2. Do not attempt to undermine the validity of someone else post, unless directly related to rule#1


----------



## Ikari T

Trope said:


> Tell us a bit more about yourself, sir.
> 
> Also, welcome.


For you, sure! 

Well, as you all already know, I am INTP. I would prefer to put my type in as to not putting it because simply that from my other forum, people have mistaken me for so many types. As I post more in these forums, you will know why. Most commonly I would be mistaken as an ENTP because I'm 56% I and 44% E. Heck, the first time I went to similarminds forums, I convince them that I'm ESTJ! lol! 

Anyway, I am a highly principled person and I rely on my instincts. Therefore, if I see something that's within my strong personal beliefs, I would defend it. Sometimes I would think there's something that everyone should at least do once, but almost nobody agrees, haha. But that's alright. 

I'm generally very easygoing and seemed shy in public places, but I warm up to people within 5 minutes...because I know, creating a wall toward others would just impedes you from learning something and getting to know the person better. It's all part of the learning process! :happy:

Is that good enough? Any more questions you want to ask? I totally don't mind. roud:


----------



## Happy

Most of the members so far are "T"s so you will fit right in with all the "weirdos." jkjk:tongue:


----------



## Ikari T

Lance said:


> Most of the members so far are "T"s so you will fit right in with all the "weirdos." jkjk:tongue:


The problem is, I never said I'm weird.


----------



## Happy

I jokingly classified you as one. :tongue:


----------



## Ikari T

Lance said:


> I jokingly classified you as one. :tongue:


Oi, another NF joke. It's so hard to catch an NF joke. =P


----------



## Surreal Breakfast

So I'm assuming by the above posts that I can let the f word fly, okay I'm gonna do it, here it goes...*"FLUBBER!!!!!!!!"*

Oh, welcome to PC btw!!!


----------



## Ikari T

Thank you everyone for the welcome! :laughing:


----------



## Trope

Ikari T said:


> Is that good enough? Any more questions you want to ask? I totally don't mind. roud:


Got any nerd or geek cred?


----------



## snail

Yeah, geeks are hawt!


----------



## Ikari T

Trope said:


> Got any nerd or geek cred?


Like having some high IQ? Yeah, I guess. I'm not too proud of it though...because I go to a community college! :shocked:

I do a lot of math calculations as well for no particular reason. 

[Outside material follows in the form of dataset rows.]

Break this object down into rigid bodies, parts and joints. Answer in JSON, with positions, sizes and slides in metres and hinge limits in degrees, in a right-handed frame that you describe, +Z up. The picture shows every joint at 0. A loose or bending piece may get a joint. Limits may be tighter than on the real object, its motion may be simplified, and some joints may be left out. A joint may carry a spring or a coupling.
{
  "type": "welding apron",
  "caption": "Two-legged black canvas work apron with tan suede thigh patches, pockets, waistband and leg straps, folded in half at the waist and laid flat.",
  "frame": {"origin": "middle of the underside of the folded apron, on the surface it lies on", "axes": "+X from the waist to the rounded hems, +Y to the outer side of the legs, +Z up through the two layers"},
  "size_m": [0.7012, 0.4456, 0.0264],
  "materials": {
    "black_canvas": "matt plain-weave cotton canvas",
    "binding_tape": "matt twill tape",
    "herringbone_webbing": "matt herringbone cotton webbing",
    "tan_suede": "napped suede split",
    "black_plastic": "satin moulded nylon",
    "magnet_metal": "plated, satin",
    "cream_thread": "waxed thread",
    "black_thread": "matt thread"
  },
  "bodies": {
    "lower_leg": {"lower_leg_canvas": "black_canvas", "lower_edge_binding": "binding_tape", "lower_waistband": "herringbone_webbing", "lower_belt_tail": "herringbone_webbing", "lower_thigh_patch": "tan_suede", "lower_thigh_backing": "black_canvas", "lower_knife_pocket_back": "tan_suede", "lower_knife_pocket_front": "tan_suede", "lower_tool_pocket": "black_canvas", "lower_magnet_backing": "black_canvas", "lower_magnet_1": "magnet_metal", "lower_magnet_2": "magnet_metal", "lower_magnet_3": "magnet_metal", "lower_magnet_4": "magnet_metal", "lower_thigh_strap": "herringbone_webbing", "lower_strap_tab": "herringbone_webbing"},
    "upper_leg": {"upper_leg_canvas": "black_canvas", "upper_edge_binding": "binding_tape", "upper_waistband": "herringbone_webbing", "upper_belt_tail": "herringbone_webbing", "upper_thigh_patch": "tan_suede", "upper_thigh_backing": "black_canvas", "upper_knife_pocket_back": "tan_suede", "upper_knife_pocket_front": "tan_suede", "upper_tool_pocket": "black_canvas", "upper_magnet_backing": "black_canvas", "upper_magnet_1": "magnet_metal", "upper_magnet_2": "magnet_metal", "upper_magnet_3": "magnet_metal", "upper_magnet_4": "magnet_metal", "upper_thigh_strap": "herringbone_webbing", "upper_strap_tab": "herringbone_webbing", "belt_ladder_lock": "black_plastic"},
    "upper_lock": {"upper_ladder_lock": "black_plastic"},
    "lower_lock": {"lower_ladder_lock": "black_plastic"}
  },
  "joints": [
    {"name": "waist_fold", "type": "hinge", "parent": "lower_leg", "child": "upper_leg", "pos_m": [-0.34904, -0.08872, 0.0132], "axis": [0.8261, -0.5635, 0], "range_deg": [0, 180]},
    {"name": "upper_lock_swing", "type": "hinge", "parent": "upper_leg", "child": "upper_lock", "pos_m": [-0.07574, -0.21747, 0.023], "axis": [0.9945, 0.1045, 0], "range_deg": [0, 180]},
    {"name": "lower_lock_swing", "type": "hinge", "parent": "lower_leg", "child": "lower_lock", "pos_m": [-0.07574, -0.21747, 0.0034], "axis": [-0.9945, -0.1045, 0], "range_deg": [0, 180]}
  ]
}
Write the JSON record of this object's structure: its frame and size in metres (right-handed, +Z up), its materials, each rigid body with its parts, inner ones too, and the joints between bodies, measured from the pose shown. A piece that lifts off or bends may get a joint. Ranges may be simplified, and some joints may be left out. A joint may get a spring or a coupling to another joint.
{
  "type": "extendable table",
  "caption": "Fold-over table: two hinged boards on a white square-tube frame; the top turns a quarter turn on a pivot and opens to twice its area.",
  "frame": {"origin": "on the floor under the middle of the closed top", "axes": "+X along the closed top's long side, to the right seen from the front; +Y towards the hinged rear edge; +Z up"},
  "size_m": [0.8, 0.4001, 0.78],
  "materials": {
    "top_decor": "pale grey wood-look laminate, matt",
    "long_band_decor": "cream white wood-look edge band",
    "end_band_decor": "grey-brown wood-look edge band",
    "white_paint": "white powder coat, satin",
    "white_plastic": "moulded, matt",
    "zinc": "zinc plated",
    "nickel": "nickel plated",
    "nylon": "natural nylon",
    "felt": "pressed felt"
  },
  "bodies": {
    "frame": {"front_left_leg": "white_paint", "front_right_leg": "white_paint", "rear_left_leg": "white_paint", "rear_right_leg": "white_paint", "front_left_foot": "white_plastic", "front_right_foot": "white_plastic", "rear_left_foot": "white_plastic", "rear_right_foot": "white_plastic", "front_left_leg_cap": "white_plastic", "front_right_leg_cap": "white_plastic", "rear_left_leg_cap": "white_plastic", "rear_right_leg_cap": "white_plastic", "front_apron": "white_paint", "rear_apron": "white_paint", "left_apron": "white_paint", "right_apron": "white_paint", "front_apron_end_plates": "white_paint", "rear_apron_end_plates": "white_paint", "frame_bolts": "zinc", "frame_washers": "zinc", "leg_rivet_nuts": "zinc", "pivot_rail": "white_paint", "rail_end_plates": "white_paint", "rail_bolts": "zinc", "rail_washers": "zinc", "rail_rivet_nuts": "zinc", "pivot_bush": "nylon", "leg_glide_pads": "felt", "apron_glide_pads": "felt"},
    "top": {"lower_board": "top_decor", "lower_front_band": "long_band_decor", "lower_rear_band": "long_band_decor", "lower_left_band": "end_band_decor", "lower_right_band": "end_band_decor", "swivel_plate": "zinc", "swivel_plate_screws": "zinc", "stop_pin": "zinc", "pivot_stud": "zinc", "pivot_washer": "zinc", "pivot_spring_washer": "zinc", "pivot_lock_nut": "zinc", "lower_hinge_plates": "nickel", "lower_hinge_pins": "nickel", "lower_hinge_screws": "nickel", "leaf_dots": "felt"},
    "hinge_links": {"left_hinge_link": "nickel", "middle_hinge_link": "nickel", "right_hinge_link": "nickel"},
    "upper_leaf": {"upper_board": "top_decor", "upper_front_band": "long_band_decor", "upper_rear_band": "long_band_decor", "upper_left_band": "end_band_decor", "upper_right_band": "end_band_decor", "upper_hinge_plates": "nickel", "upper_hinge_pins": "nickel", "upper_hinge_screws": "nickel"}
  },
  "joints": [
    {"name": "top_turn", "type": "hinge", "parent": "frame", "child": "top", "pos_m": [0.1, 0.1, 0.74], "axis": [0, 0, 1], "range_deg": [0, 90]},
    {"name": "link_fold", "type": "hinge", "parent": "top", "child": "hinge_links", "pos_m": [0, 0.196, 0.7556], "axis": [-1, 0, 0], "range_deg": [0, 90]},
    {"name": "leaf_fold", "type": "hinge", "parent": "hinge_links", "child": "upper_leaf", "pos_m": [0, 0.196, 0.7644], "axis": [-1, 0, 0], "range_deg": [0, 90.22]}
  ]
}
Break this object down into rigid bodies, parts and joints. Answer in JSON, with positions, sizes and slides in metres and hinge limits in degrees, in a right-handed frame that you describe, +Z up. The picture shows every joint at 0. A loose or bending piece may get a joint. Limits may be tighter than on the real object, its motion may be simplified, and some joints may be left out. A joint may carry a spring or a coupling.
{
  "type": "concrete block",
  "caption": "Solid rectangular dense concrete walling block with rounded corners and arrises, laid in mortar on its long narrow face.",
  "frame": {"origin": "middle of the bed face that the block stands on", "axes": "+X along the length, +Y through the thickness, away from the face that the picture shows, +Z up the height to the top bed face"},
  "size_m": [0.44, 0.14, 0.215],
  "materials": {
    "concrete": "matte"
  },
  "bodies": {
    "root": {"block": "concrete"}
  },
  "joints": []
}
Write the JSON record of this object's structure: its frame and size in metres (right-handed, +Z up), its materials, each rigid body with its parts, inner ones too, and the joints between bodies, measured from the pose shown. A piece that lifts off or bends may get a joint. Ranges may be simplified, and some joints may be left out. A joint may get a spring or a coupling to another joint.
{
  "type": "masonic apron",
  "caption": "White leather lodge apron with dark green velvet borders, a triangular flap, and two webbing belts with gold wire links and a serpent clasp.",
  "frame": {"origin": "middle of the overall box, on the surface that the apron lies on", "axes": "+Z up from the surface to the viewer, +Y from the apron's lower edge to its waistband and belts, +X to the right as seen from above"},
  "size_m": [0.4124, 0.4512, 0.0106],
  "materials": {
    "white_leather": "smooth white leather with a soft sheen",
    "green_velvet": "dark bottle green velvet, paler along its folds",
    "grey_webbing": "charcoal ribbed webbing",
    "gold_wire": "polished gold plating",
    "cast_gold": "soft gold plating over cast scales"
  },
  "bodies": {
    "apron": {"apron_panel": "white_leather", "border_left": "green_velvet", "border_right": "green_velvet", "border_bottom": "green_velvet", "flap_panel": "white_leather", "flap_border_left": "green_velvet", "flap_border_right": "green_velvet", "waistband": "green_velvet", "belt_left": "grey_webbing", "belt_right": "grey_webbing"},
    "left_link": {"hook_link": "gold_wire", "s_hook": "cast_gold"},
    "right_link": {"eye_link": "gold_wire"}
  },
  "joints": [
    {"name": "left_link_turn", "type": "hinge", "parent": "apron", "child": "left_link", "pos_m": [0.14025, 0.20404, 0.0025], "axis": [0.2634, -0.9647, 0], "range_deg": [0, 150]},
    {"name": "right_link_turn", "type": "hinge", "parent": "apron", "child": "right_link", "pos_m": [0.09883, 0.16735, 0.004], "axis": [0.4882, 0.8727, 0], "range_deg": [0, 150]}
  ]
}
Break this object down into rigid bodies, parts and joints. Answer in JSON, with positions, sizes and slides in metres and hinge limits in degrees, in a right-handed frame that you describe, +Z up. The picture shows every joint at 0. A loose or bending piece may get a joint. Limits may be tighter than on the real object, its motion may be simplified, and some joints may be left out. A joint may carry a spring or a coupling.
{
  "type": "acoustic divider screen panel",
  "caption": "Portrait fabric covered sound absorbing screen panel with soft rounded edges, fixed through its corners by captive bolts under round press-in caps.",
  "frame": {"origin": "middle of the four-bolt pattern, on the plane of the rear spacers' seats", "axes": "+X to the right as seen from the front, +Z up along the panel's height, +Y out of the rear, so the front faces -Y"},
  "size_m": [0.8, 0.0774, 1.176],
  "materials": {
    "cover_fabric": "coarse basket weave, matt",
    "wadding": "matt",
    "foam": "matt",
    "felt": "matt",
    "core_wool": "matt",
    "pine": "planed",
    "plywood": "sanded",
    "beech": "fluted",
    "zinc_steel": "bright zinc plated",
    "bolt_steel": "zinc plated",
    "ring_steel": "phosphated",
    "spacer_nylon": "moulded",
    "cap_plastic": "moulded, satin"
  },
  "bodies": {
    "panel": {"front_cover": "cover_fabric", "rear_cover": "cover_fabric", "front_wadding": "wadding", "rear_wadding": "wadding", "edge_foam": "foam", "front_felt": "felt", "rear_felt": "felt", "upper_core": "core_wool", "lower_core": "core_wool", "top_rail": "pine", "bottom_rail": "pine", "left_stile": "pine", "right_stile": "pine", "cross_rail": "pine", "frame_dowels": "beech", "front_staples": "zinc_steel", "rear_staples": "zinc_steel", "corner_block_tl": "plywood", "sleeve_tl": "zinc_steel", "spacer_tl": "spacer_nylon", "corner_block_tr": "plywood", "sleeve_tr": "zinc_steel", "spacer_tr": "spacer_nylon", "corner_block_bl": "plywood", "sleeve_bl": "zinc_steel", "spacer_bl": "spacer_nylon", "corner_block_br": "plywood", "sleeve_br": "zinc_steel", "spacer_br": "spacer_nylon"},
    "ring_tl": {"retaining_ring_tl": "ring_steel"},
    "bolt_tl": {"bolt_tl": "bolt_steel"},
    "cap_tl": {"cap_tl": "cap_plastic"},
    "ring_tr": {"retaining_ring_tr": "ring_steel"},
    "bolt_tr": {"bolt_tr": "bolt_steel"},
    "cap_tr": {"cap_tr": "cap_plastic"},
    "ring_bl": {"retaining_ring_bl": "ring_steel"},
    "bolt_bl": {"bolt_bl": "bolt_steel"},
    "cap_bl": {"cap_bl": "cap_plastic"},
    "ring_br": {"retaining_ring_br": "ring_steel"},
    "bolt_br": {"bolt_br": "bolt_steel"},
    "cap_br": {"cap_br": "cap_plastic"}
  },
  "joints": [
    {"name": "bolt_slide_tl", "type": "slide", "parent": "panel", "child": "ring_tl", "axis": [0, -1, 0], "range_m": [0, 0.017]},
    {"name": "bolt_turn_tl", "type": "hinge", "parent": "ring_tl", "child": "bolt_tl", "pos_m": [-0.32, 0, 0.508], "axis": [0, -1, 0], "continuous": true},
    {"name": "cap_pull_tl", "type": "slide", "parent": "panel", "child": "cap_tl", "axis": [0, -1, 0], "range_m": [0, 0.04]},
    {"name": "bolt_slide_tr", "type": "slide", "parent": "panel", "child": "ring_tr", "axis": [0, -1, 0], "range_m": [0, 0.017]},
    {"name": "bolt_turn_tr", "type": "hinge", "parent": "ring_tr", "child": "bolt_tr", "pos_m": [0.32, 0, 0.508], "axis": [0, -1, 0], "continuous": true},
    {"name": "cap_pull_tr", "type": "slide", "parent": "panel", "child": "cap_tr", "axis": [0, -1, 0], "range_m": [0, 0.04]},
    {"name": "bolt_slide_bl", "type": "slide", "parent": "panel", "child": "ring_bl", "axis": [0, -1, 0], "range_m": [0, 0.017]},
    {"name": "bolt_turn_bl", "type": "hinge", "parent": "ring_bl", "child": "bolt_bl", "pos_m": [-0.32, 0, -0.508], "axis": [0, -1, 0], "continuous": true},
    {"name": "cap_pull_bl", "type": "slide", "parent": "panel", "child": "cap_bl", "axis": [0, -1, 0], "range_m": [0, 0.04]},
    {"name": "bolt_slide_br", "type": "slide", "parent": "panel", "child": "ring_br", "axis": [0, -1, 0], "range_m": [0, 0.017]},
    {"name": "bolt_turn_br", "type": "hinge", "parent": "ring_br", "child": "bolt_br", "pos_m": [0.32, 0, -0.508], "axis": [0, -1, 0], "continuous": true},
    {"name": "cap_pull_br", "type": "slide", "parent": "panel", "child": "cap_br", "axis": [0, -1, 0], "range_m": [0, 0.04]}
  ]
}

Anyway, I just had huge loads of sugar from ice cream and oranges. I was high for a short moment because of that. If I keep talking I'll go nuts, so heyyyyyyyyyyy! 

Anyone live in Boston, MA? Maybe we can hang out...or date? <---I just read this and found out how silly that actually sounds xD. I have to ask myself "is this guy actually serious!?" Oh man, I'm going to die of laughter. 

Sorry, sugar rush.


----------



## Trope

I meant something more along the lines of interests or hobbies. Having a high IQ doesn't make you a nerd.


----------



## snail

Yeah, being into intellectually stimulating subjects makes you hawt, but IQ isn't always an indicator of interests, so.... what Trope said.


----------



## Ikari T

a fake........


----------



## Trope

*backs away slowly*


----------